À la lumière de ce qui précède, bien qu’il faille mettre tout en œuvre pour conserver et même attirer le plus grand nombre possible de sièges sociaux au Québec, il est loin d’être certain qu’une nouvelle intervention législative en ce sens soit nécessaire.
En effet, comme on l’a vu plus haut, une modification législative accordant un pouvoir contraignant à la recommandation d’un conseil d’administration d’une société visée par une OPA irait possiblement à l’encontre des intérêts des actionnaires des sociétés par actions. Il en irait de même d’une législation ou d’une directive encourageant l’intervention de la Caisse de dépôt ou de tout autre organisme étatique dans le sauvetage des fleurons québécois au moyen de l’acquisition du contrôle de ceux-ci.
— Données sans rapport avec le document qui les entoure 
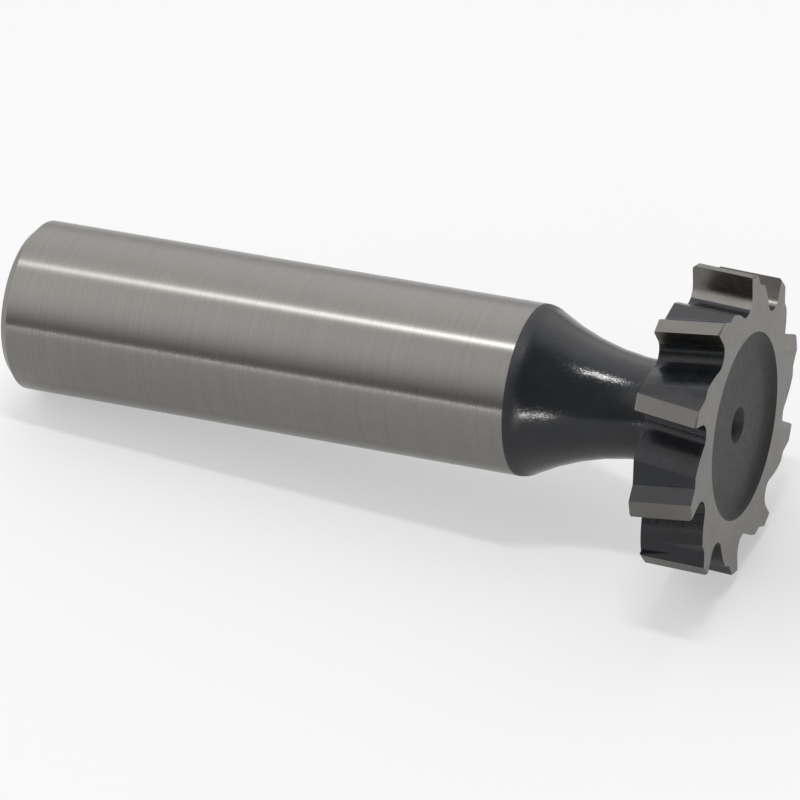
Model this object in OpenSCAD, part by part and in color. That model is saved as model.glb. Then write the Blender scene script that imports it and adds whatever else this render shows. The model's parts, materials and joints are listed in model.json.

En outre, quoiqu’imparfaits, la Loi sur la concurrence et la Loi sur Investissement Canada fournissent déjà des outils pour bloquer certaines acquisitions d’intérêts canadiens par des intérêts étrangers, si telles acquisitions ne sont pas dans l’intérêt du pays ou de la province.
En conclusion, la meilleure façon de retenir nos sièges sociaux au Québec et de contribuer au développement économique du Québec afin d’augmenter le niveau de vie de la population n’est peut-être pas législative. Il peut simplement s’agir de s’assurer que notre belle province demeure compétitive tant au niveau de la productivité et du savoir-faire de sa main-d’œuvre qu’au niveau de sa fiscalité.